__PROVIDED MATERIAL__:
>> BEGIN
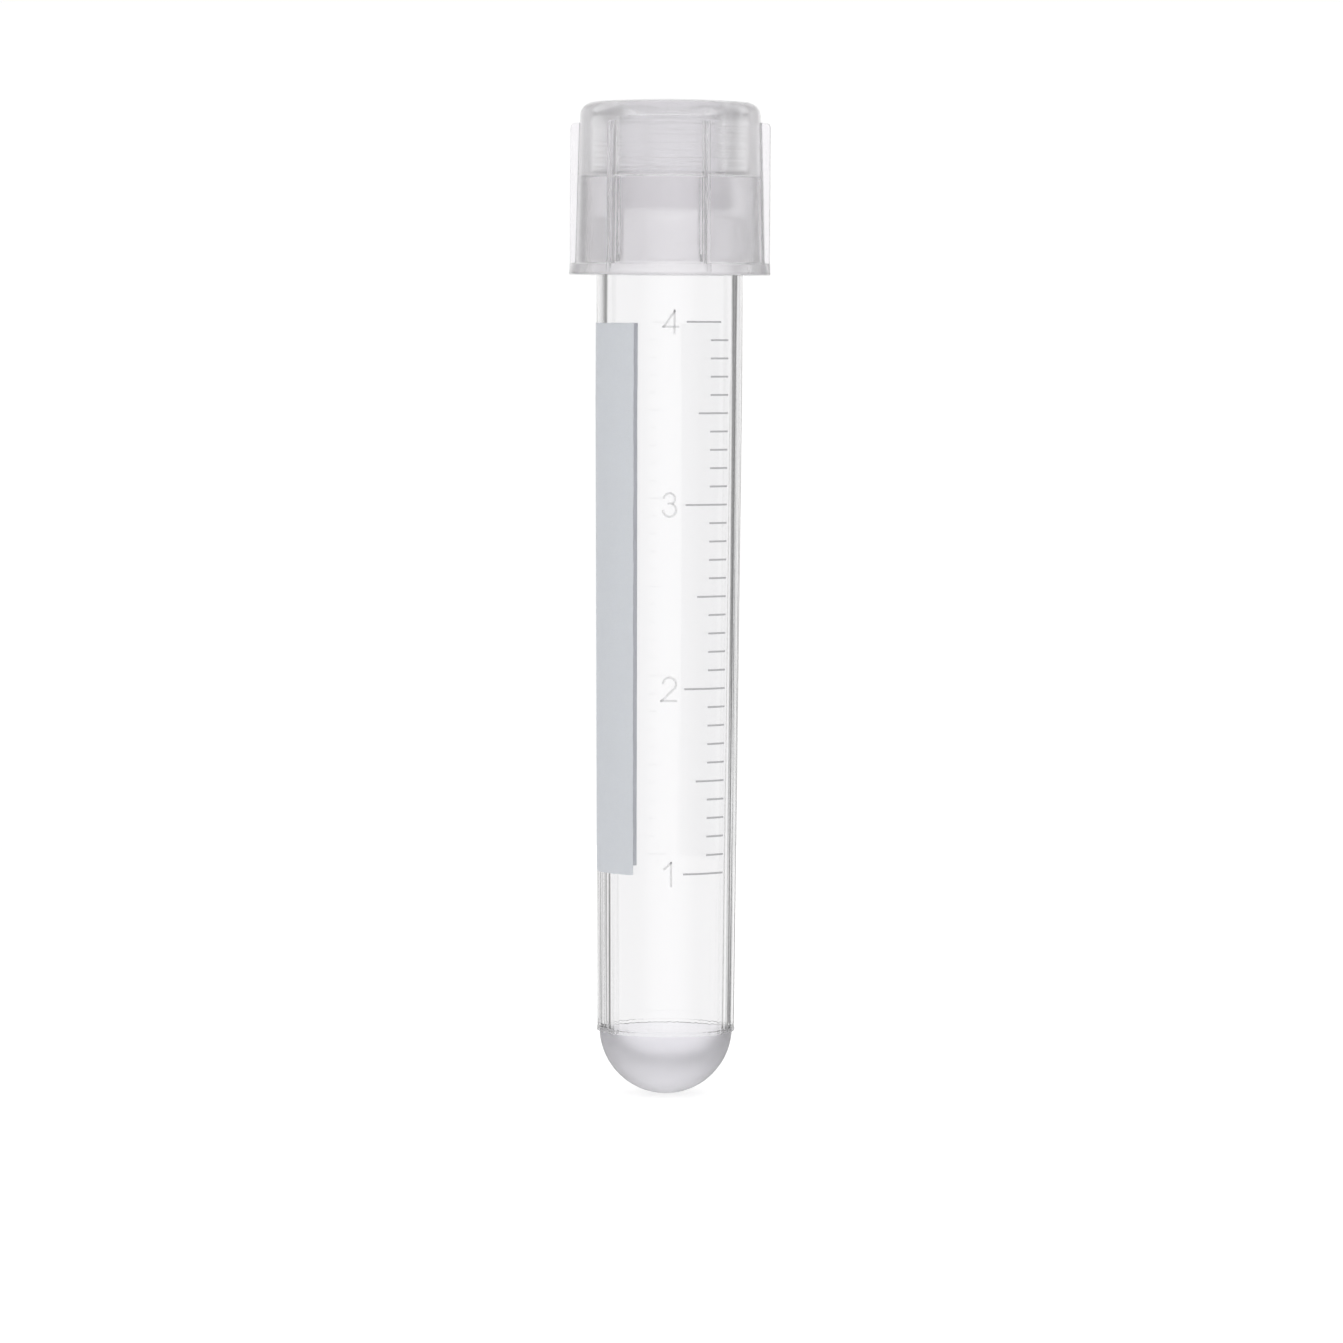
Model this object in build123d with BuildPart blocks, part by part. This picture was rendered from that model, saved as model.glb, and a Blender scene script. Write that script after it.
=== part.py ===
from build123d import *

import os
from math import asin, atan2, cos, degrees, radians, sin, sqrt

# Capped test tube: a clear round-bottomed tube with a two-position push cap,
# a printed volume scale and a printed writing patch.
#
# Sizes are in millimetres and angles in degrees. The tube stands along Z, with
# Z = 0 at the lowest point of its dome. The numerals face -Y, the front.
# A "turn" is an angle round Z, counted from the front towards +X.
# The cap is modelled in its upper, vented position.

# --- Tube: driving sizes ----------------------------------------------------
tube_length = 75.0        # lowest point of the dome to the rim
tube_od = 12.5            # across the straight gauge stretch below the cap
tube_wall = 0.85          # side wall round the mouth
gauge_length = 10.0       # straight stretch that a rack hole holds
gauge_gap = 0.6           # from the straight stretch up to the vented cap
rim_growth = 0.03         # how much further out the rim stands than the gauge stretch
rim_round = 0.25          # rounding of the rim's two edges
mouth_depth = 8.0         # straight bore below the rim
base_od = 11.72           # drafted outside wall where it meets the parting bead
base_wall = 0.81          # side wall at the foot of the bore
floor_thickness = 2.3     # thickness of the moulded floor, on the axis
bowl_flatness = 0.95      # the rounded foot of the bore is this much shallower than a half ball
bowl_inset = 1.45         # its side arc, from the wall into the floor, is centred this far out
dome_step = 0.17          # the dome stands this much inside the wall above it
parting_drop = 0.22       # mould parting line below the dome's centre
bead_height = 0.35        # witness bead on the parting line
bead_proud = 0.05         # how far that bead stands out from the wall
bead_blend = 0.08         # sloped top of the bead

# --- Cap: driving sizes -----------------------------------------------------
vent_travel = 3.5         # cap travel from closed to vented
seat_gap = 0.1            # rim to shoulder when the cap is closed
skirt_depth = 8.4         # shoulder to the cap's open end
skirt_gap = 0.72          # tube's rim to the skirt's bore
skirt_wall = 1.0          # skirt just above the flange
body_draft = 0.3          # how much the cap draws in from the flange to its top
flange_height = 0.94
flange_reach = 0.5        # flange's upper edge beyond the skirt
flange_flare = 0.13       # further reach of its lower edge
plug_length = 2.9         # sealing plug below the shoulder
plug_wall = 0.7
plug_clearance = 0.1      # plug to the tube's mouth
plug_lead = 0.2           # bevel on the end of the plug
chamber_height = 5.7      # shoulder to the ceiling
ceiling_round = 1.2       # arc from the chamber's wall to its ceiling
top_thickness = 0.6       # top plate at its edge
crown_rise = 0.25         # how much the top plate swells on the axis
corner_round = 1.2        # outside corner between the side and the top
fin_count = 6
fin_turn = 22.7           # turn of the first fin
fin_thickness = 0.36
fin_reach = 0.6           # fins beyond the skirt's foot
fin_top_drop = 1.75       # fins end this far below the edge of the top plate
fin_round = 0.4           # rounded upper end of each fin
grip_thickness = 0.5      # inner ribs that hold the tube
grip_clearance = 0.03     # inner ribs to the tube's rim
grip_lead = 1.0           # inner ribs start this far above the cap's open end
bite = 0.25               # depth to which fins and inner ribs root in the wall

# --- Print: driving sizes ---------------------------------------------------
ink_thickness = 0.03
mark_pitch = 15.83        # rise from the first mark, for each millilitre
mark_shrink = 0.07        # each mark falls short of that by this times its square
mark_count = 4            # marked millilitres
mark_parts = 10           # divisions of each millilitre
top_mark_gap = 0.47       # top mark below the closed cap
mark_height = 0.16        # line thickness of every mark
mark_end_turn = 53.0      # right-hand end of the marks
top_mark_end_turn = 44.5  # right-hand end of the top mark
major_start_turn = 13.7
half_start_turn = 24.0
minor_start_turn = 34.5
numeral_turn = 1.1
numeral_height = 2.17
pen_width = 0.18
patch_drop = 0.13         # the patch is printed this much lower than the scale
patch_start_turn = -151.0
patch_end_turn = -28.5

# --- Worked out from the sizes above -----------------------------------------
gauge_radius = tube_od / 2
rim_radius = gauge_radius + rim_growth
mouth_radius = gauge_radius - tube_wall
base_radius = base_od / 2
bowl_radius = base_radius - base_wall
bowl_depth = bowl_radius - bowl_flatness
knuckle_radius = bowl_radius - bowl_inset
dome_radius = base_radius - dome_step
parting_z = dome_radius - parting_drop
parting_radius = sqrt(dome_radius**2 - parting_drop**2)
bead_top_z = parting_z + bead_height
bowl_z = floor_thickness + bowl_depth
floor_radius = (bowl_inset**2 + bowl_depth**2 - knuckle_radius**2) / (2 * (bowl_depth - knuckle_radius))

shoulder_z = tube_length + seat_gap + vent_travel
cap_foot_z = shoulder_z - skirt_depth
flange_top_z = cap_foot_z + flange_height
plug_foot_z = shoulder_z - plug_length
ceiling_z = shoulder_z + chamber_height
cap_edge_z = ceiling_z + top_thickness
cap_top_z = cap_edge_z + crown_rise
skirt_radius = rim_radius + skirt_gap
cap_foot_radius = skirt_radius + skirt_wall
cap_top_radius = cap_foot_radius - body_draft
flange_radius = cap_foot_radius + flange_reach
fin_radius = cap_foot_radius + fin_reach
fin_top_z = cap_edge_z - fin_top_drop
plug_radius = mouth_radius - plug_clearance
plug_bore_radius = plug_radius - plug_wall
grip_radius = rim_radius + grip_clearance

gauge_top_z = cap_foot_z - gauge_gap
gauge_foot_z = gauge_top_z - gauge_length
top_mark_z = cap_foot_z - vent_travel - top_mark_gap
scale_rise = (mark_count - 1) * mark_pitch - (mark_count - 1) ** 2 * mark_shrink
first_mark_z = top_mark_z - scale_rise


def out_plane(turn):
    """Upright plane through the axis: X runs outward at that turn, Y runs up."""
    a = radians(turn)
    return Plane(origin=(0, 0, 0), x_dir=(sin(a), -cos(a), 0), z_dir=(-cos(a), -sin(a), 0))


def facing_plane(turn, height):
    """Upright plane through the axis that faces outward at that turn, Y up."""
    a = radians(turn)
    return Plane(origin=(0, 0, height), x_dir=(cos(a), sin(a), 0), z_dir=(sin(a), -cos(a), 0))


def mark_z(millilitres):
    """Height of the scale's mark this many millilitres above the first one."""
    return first_mark_z + millilitres * mark_pitch - millilitres**2 * mark_shrink


def wall_radius(height):
    """Outside radius of the tube, between the bead and the gauge stretch's top."""
    climb = (height - bead_top_z) / (gauge_foot_z - bead_top_z)
    return base_radius + min(climb, 1) * (gauge_radius - base_radius)


def ink_outline(low, high):
    """Cross-section of a film of ink on the tube's wall between two heights."""
    heights = [low, gauge_foot_z, high] if low < gauge_foot_z < high else [low, high]
    inner = [(wall_radius(h), h) for h in heights]
    outer = [(r + ink_thickness, h) for r, h in reversed(inner)]
    Polyline(*inner, *outer, close=True)


def ink_band(low, high, start_turn, end_turn):
    """Film of ink between two heights and two turns, added to the open part."""
    with BuildSketch(out_plane(start_turn)) as section:
        with BuildLine():
            ink_outline(low, high)
        make_face()
    revolve(section.sketch, axis=Axis.Z, revolution_arc=end_turn - start_turn)


def mark_line(height, start_turn, end_turn):
    """One line of the scale."""
    ink_band(height - mark_height / 2, height + mark_height / 2, start_turn, end_turn)


def stroke(*points):
    """Pen stroke with round ends along straight runs, drawn in the open sketch."""
    for start, end in zip(points, points[1:]):
        with BuildLine() as run:
            Line(start, end)
        trace(run.line, line_width=pen_width)
    with Locations(*points):
        Circle(pen_width / 2)


def curl(centre, radius, start_angle, sweep):
    """Pen stroke with round ends along an arc, drawn in the open sketch."""
    with BuildLine() as run:
        arc = CenterArc(centre, radius, start_angle, sweep)
    trace(run.line, line_width=pen_width)
    with Locations(arc @ 0, arc @ 1):
        Circle(pen_width / 2)
    return arc @ 1


# Each numeral is drawn about the origin by the middle of the pen, from h to -h.
h = (numeral_height - pen_width) / 2


def draw_one():
    stroke((-0.31 * h, 0.44 * h), (0.28 * h, h), (0.28 * h, -h))


def draw_two():
    neck = curl((0.06 * h, 0.44 * h), 0.56 * h, 174, -218)
    stroke(neck, (-0.63 * h, -h), (0.63 * h, -h))


def draw_three():
    curl((-0.03 * h, 0.52 * h), 0.48 * h, 172, -228)
    curl((-0.02 * h, -0.43 * h), 0.57 * h, 100, -275)


def draw_four():
    stroke((-0.58 * h, -0.42 * h), (0.33 * h, 0.9 * h))
    stroke((-0.66 * h, -0.42 * h), (0.66 * h, -0.42 * h))
    stroke((0.33 * h, h), (0.33 * h, -h))


# --- Tube --------------------------------------------------------------------
with BuildPart() as tube_body:
    with BuildSketch(Plane.XZ):
        with BuildLine():
            dome_sweep = 90 - degrees(asin(parting_drop / dome_radius))
            dome = CenterArc((0, dome_radius), dome_radius, -90, dome_sweep)
            # the bowl is a knuckle arc and a floor arc that meet in one tangent
            meet_angle = -degrees(atan2(floor_radius - bowl_depth, bowl_inset))
            knuckle = CenterArc((bowl_inset, bowl_z), knuckle_radius, 0, meet_angle)
            floor = CenterArc(
                (0, floor_thickness + floor_radius), floor_radius, meet_angle, -90 - meet_angle
            )
            Polyline(
                dome @ 1,
                (base_radius + bead_proud, parting_z),
                (base_radius + bead_proud, bead_top_z - bead_blend),
                (base_radius, bead_top_z),
                (gauge_radius, gauge_foot_z),
                (gauge_radius, gauge_top_z),
                (rim_radius, tube_length),
                (mouth_radius, tube_length),
                (mouth_radius, tube_length - mouth_depth),
                knuckle @ 0,
            )
            Line(floor @ 1, dome @ 0)
        make_face()
    revolve(axis=Axis.Z)
    fillet(tube_body.edges().group_by(Axis.Z)[-1], rim_round)
tube_body.part.label = "tube_body"

# --- Cap ---------------------------------------------------------------------
with BuildPart() as snap_cap:
    with BuildSketch(Plane.XZ):
        with BuildLine():
            flat_radius = cap_top_radius - corner_round
            crown_radius = (flat_radius**2 + crown_rise**2) / (2 * crown_rise)
            crown_sweep = degrees(asin(flat_radius / crown_radius))
            crown = CenterArc((0, cap_top_z - crown_radius), crown_radius, 90, -crown_sweep)
            corner = CenterArc((flat_radius, cap_edge_z - corner_round), corner_round, 90, -90)
            ceiling = CenterArc(
                (plug_bore_radius - ceiling_round, ceiling_z - ceiling_round),
                ceiling_round, 0, 90,
            )
            Polyline(
                corner @ 1,
                (cap_foot_radius, flange_top_z),
                (flange_radius, flange_top_z),
                (flange_radius + flange_flare, cap_foot_z),
                (skirt_radius, cap_foot_z),
                (skirt_radius, shoulder_z),
                (plug_radius, shoulder_z),
                (plug_radius, plug_foot_z + plug_lead),
                (plug_radius - plug_lead, plug_foot_z),
                (plug_bore_radius, plug_foot_z),
                ceiling @ 0,
            )
            Polyline(ceiling @ 1, (0, ceiling_z), crown @ 0)
        make_face()
    revolve(axis=Axis.Z)
    # Outer fins for the fingers, and an inner grip rib behind each of them.
    for fin in range(fin_count):
        turn = fin_turn + fin * 360 / fin_count
        with BuildSketch(out_plane(turn)):
            with BuildLine():
                fin_end = CenterArc((fin_radius - fin_round, fin_top_z - fin_round), fin_round, 0, 90)
                Polyline(
                    fin_end @ 1,
                    (cap_top_radius - bite, fin_top_z),
                    (cap_top_radius - bite, flange_top_z - bite),
                    (fin_radius, flange_top_z - bite),
                    fin_end @ 0,
                )
            make_face()
        extrude(amount=fin_thickness / 2, both=True)
        with BuildSketch(out_plane(turn)):
            with BuildLine():
                slope = skirt_radius - grip_radius
                Polyline(
                    (skirt_radius + bite, cap_foot_z + grip_lead),
                    (skirt_radius, cap_foot_z + grip_lead),
                    (grip_radius, cap_foot_z + grip_lead + slope),
                    (grip_radius, shoulder_z + bite),
                    (skirt_radius + bite, shoulder_z + bite),
                    close=True,
                )
            make_face()
        extrude(amount=grip_thickness / 2, both=True)
snap_cap.part.label = "snap_cap"

# --- Print on the tube ---------------------------------------------------------
with BuildPart() as writing_patch:
    ink_band(first_mark_z - patch_drop, top_mark_z - patch_drop, patch_start_turn, patch_end_turn)
writing_patch.part.label = "writing_patch"

with BuildPart() as major_marks:
    for mark in range(mark_count):
        end_turn = top_mark_end_turn if mark == mark_count - 1 else mark_end_turn
        mark_line(mark_z(mark), major_start_turn, end_turn)
major_marks.part.label = "major_marks"

with BuildPart() as half_marks:
    for mark in range(mark_count - 1):
        mark_line(mark_z(mark + 0.5), half_start_turn, mark_end_turn)
half_marks.part.label = "half_marks"

with BuildPart() as minor_marks:
    for step in range((mark_count - 1) * mark_parts):
        if step % mark_parts not in (0, mark_parts // 2):
            mark_line(mark_z(step / mark_parts), minor_start_turn, mark_end_turn)
minor_marks.part.label = "minor_marks"

pieces = [tube_body, snap_cap, writing_patch, major_marks, half_marks, minor_marks]
for mark, draw in enumerate((draw_one, draw_two, draw_three, draw_four)):
    height = mark_z(mark)
    with BuildPart() as numeral:
        with BuildSketch(facing_plane(numeral_turn, height)):
            draw()
        extrude(amount=tube_od)
        with BuildSketch(out_plane(numeral_turn)):
            with BuildLine():
                ink_outline(height - numeral_height, height + numeral_height)
            make_face()
        revolve(axis=Axis.Z, mode=Mode.INTERSECT)
    numeral.part.label = f"numeral_{mark + 1}"
    pieces.append(numeral)

os.makedirs("parts", exist_ok=True)
for piece in pieces:
    export_step(piece.part, f"parts/{piece.part.label}.step")
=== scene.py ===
# %% [markdown]
# # A capped plastic test tube
#
# This file builds the looks of a small laboratory test tube: a clear round-bottomed tube, a milky push
# cap with finger fins, a printed volume scale with numerals and a printed patch to write on.
# The engineering model is loaded first. It says where every piece is and how the cap slides, and the
# pieces made here stand in for its plain solids, in the same place and at the same size.

# %% Load the engineering model
from math import asin, atan2, degrees, radians

import bmesh
import bpy
import numpy as np
from mathutils import Matrix, Vector


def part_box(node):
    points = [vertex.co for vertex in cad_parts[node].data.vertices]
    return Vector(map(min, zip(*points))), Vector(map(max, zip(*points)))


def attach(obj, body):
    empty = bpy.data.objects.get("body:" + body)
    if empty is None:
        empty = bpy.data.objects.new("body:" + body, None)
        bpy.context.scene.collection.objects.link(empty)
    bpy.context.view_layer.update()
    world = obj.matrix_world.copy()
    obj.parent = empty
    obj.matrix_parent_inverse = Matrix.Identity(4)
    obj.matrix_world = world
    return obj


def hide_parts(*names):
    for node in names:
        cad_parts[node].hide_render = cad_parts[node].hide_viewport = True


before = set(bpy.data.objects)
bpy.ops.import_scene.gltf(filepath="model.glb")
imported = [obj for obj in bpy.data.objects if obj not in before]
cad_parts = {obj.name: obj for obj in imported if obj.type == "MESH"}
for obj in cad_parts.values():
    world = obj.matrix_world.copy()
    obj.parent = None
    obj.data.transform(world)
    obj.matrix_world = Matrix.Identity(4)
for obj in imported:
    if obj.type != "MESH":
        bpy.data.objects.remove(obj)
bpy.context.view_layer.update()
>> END
__YOUR GOAL__:
Beginning at the first line above, repeat exactly until the line containing "from build123d import *", which is included.

__FINISHED EXERCISE__:
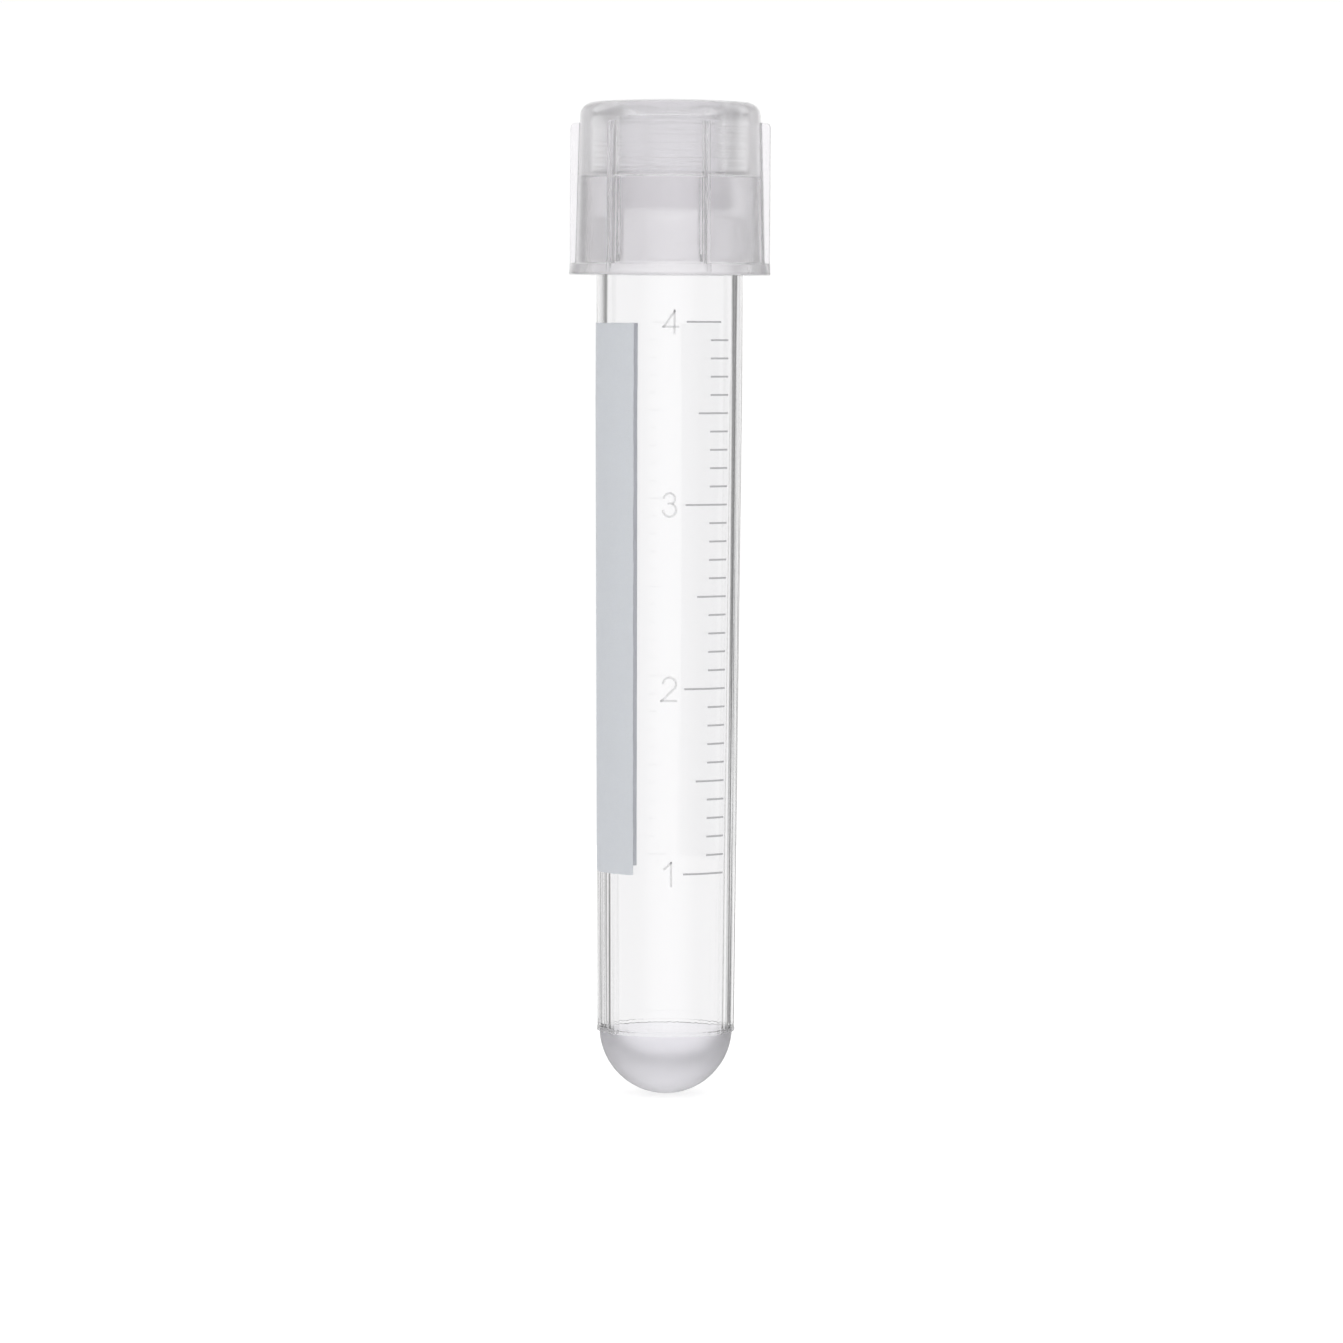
Model this object in build123d with BuildPart blocks, part by part. This picture was rendered from that model, saved as model.glb, and a Blender scene script. Write that script after it.
=== part.py ===
from build123d import *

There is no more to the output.